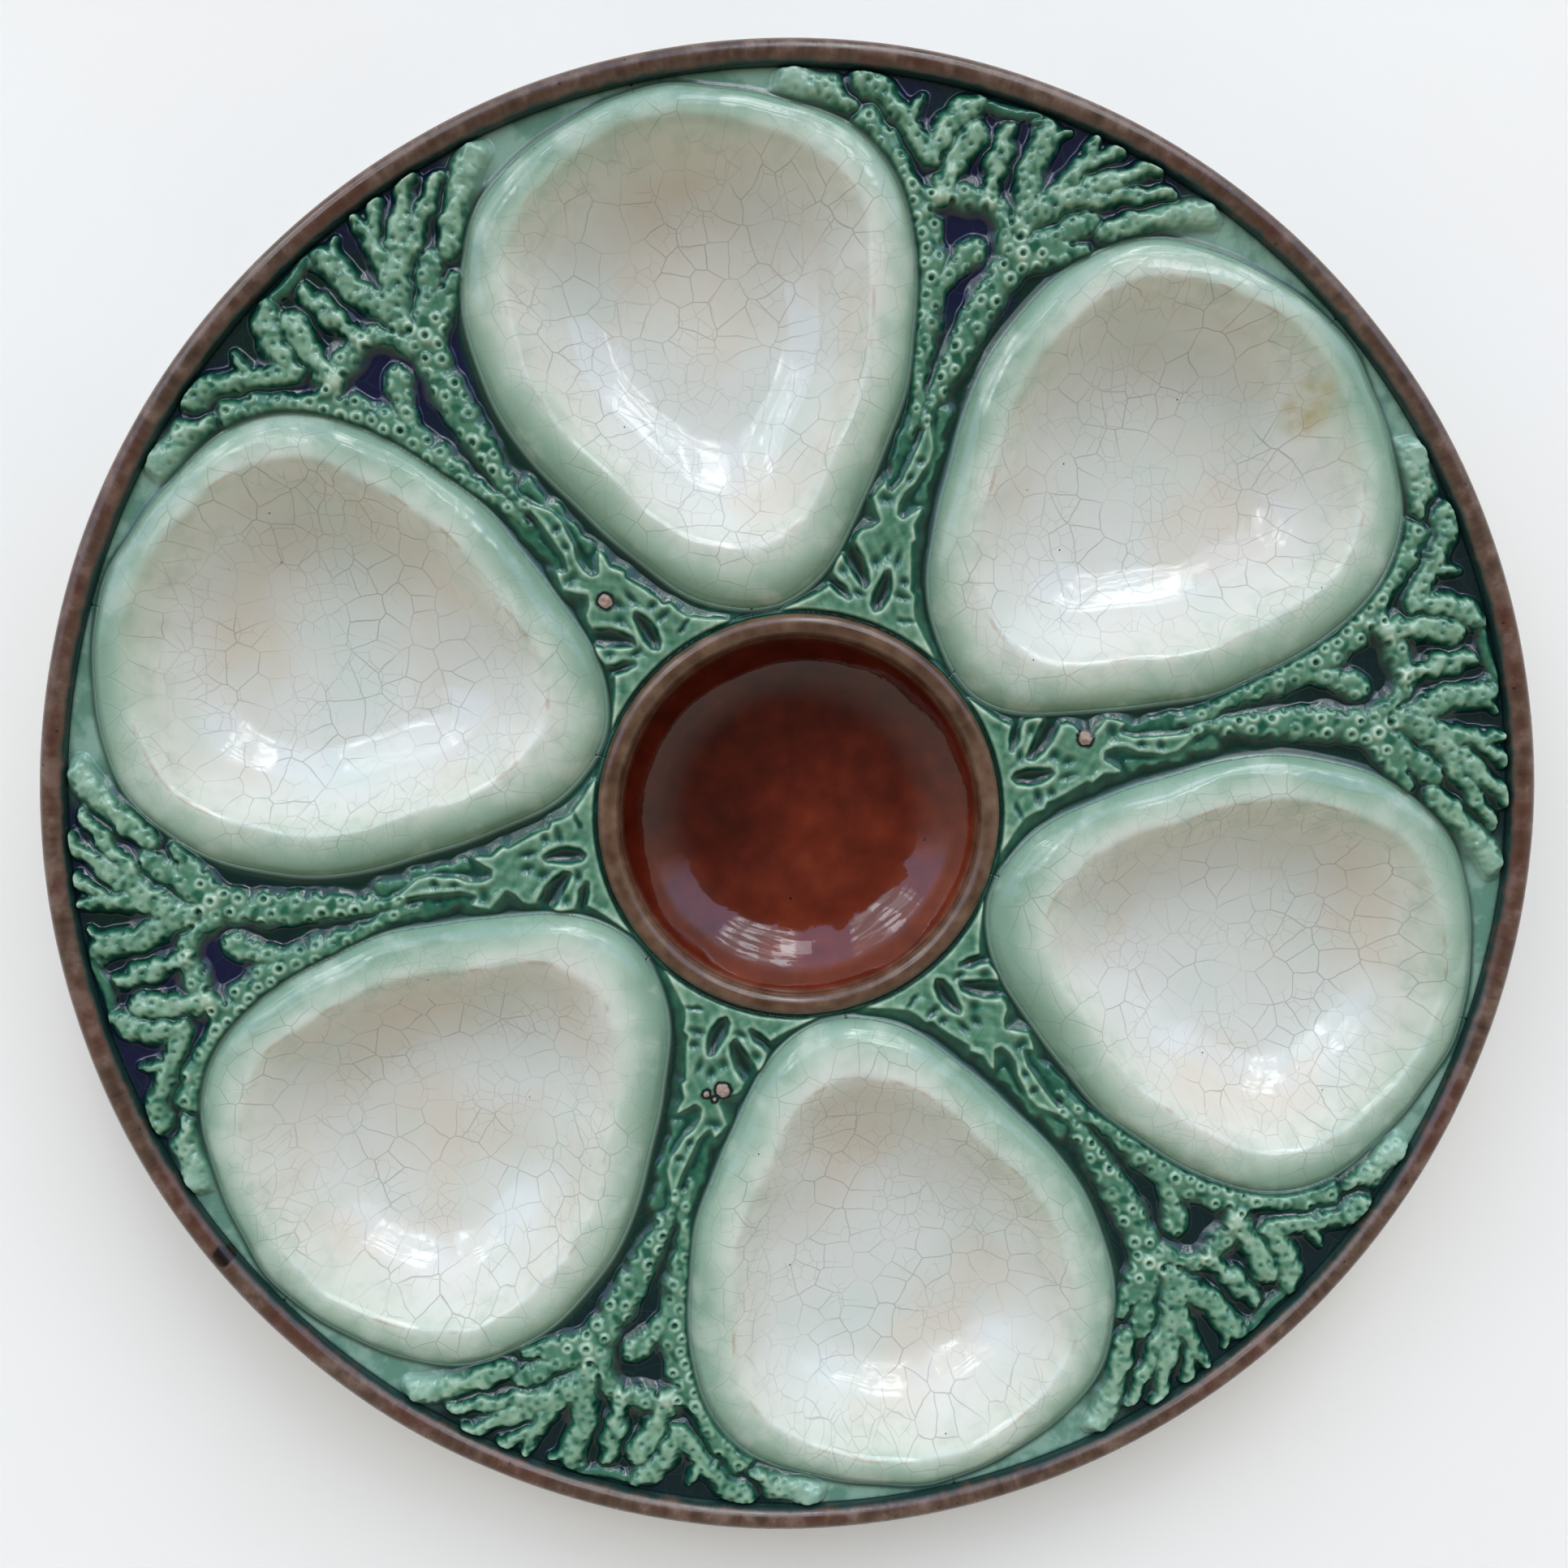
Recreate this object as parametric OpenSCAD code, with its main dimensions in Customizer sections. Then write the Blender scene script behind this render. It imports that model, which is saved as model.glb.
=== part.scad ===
// Oyster plate with six lobed oyster wells round a sauce well, coral relief between them.
// The plate rests on its foot ring at z = 0, and the z axis runs up through the sauce well.

/* [Plate] */
// Diameter over the rim
plate_d = 240; // [200:1:280]
// Height of the rim's crest above the table
plate_h = 25; // [23:0.5:30]
// Width of the raised rim band
rim_w = 4.2; // [3:0.1:6]
// Height of the rim's outer edge
edge_h = 8; // [6:0.1:9]
// How far the rim's crest stands above the ground beside it
rim_step = 2.6; // [1.5:0.1:4]
// How far the ground falls from the rim to the sauce well
ground_drop = 5; // [2:0.1:6]

/* [Dish] */
// Thickness of the dish that carries the wells
dish_t = 3.6; // [3:0.1:4.5]
// Width of the rising outer part of the dish
flare_w = 26; // [22:0.5:32]
// Clay between the dish and the ground at the rim
ground_skin = 1; // [0.8:0.1:1.4]

/* [Foot] */
// Height of the foot ring
foot_h = 4.5; // [4.2:0.1:5.5]
// Width of the foot ring where it meets the dish
foot_w = 7; // [5:0.5:9]
// Distance from the start of the flare to the foot ring's outer face
foot_inset = 14; // [8:0.5:22]
// How far each side of the foot ring leans in towards its resting face
foot_taper = 1.4; // [0.5:0.1:2]

/* [Sauce well] */
// Diameter over the sauce well's lip
sauce_d = 66; // [58:1:74]
// Width of the sauce well's lip
sauce_lip_w = 3.6; // [2.5:0.1:5]
// Height of the sauce well's lip above the ground beside it
sauce_rise = 2.4; // [1.5:0.1:3.5]
// Horizontal reach of the sauce well's wall, from the lip to the floor
sauce_wall_w = 5.6; // [4:0.1:8]
// Clay between the dish and the floors of all wells
floor_t = 1.6; // [1.2:0.1:2.2]

/* [Oyster wells] */
// Ground left between the sauce well's lip and the tip of an oyster well
well_gap_in = 1.5; // [1:0.1:4]
// Ground left between the broad end of an oyster well and the rim band
well_gap_out = 1.2; // [1:0.1:4]
// Width of the ground between two wells, across their widest part
channel_w = 20; // [16:0.5:28]
// Sideways lean of each well from its own radius
well_lean = 1.2; // [0:0.1:2]
// Height of a well's lip above the ground at the sauce well
lip_rise_in = 4.2; // [3:0.1:5.5]
// Height of a well's lip above the ground at the rim
lip_rise_out = 2.2; // [1.5:0.1:2.6]
// How far the deepest point lies outward of a well's middle
floor_shift = 4; // [0:0.5:6]

/* [Coral] */
// Height of the coral relief above the ground
coral_rise = 2; // [1:0.1:2.4]

/* [Hidden] */

$fn = 96;
well_count = 6;
// Direction of the first well, measured round from +X
first_well_deg = 103;
step_deg = 360 / well_count;
// Extra reach of a cutting shape past what it cuts
overrun = 2;

plate_r = plate_d / 2;
rim_in_r = plate_r - rim_w;
sauce_r = sauce_d / 2;
flat_r = rim_in_r - flare_w;
foot_r = flat_r - foot_inset;
under_z = foot_h;
dish_top_z = foot_h + dish_t;
floor_z = dish_top_z + floor_t;
ground_out_z = plate_h - rim_step;
ground_in_z = ground_out_z - ground_drop;
edge_z = plate_h - edge_h;
sauce_crest_z = ground_in_z + sauce_rise;
sauce_lip_in_r = sauce_r - sauce_lip_w;
sauce_floor_r = sauce_lip_in_r - sauce_wall_w;

// Oyster well: where it starts and ends along its radius, and its half width
well_in_y = sauce_r + well_gap_in;
well_out_y = rim_in_r - well_gap_out;
well_half_l = (well_out_y - well_in_y) / 2;
// The centre lies nearer the broad end: shares of the half length from the inner tip
well_centre_share = 1.1;
well_y = well_in_y + well_half_l * well_centre_share;
well_half_w = well_y * tan(step_deg / 2) - channel_w / 2;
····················
What this task involves: Only the lines from the beginning of the material above through the line with "the sauce well." are wanted; extract them exactly.

Correct result:
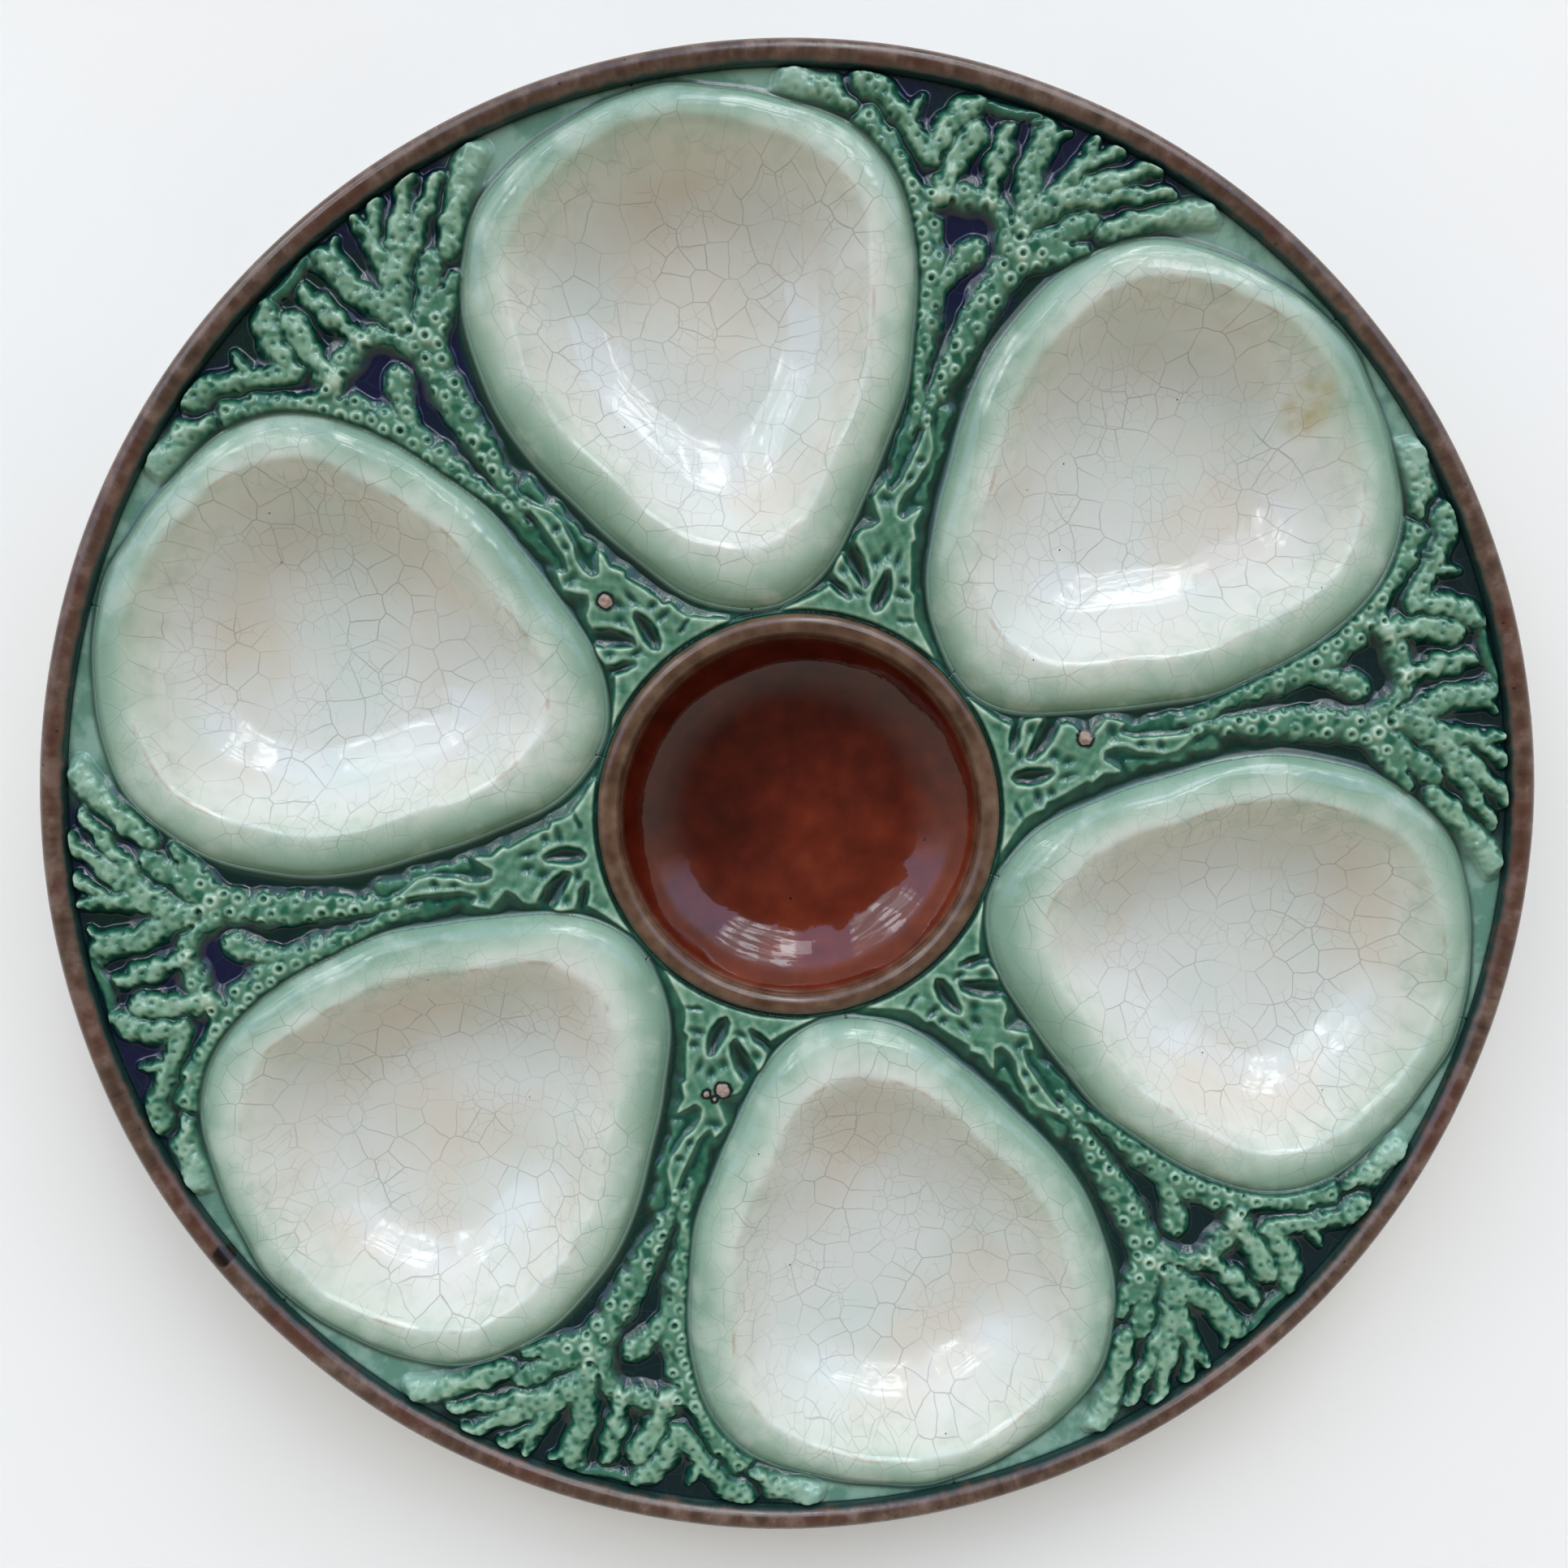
Recreate this object as parametric OpenSCAD code, with its main dimensions in Customizer sections. Then write the Blender scene script behind this render. It imports that model, which is saved as model.glb.
=== part.scad ===
// Oyster plate with six lobed oyster wells round a sauce well, coral relief between them.
// The plate rests on its foot ring at z = 0, and the z axis runs up through the sauce well.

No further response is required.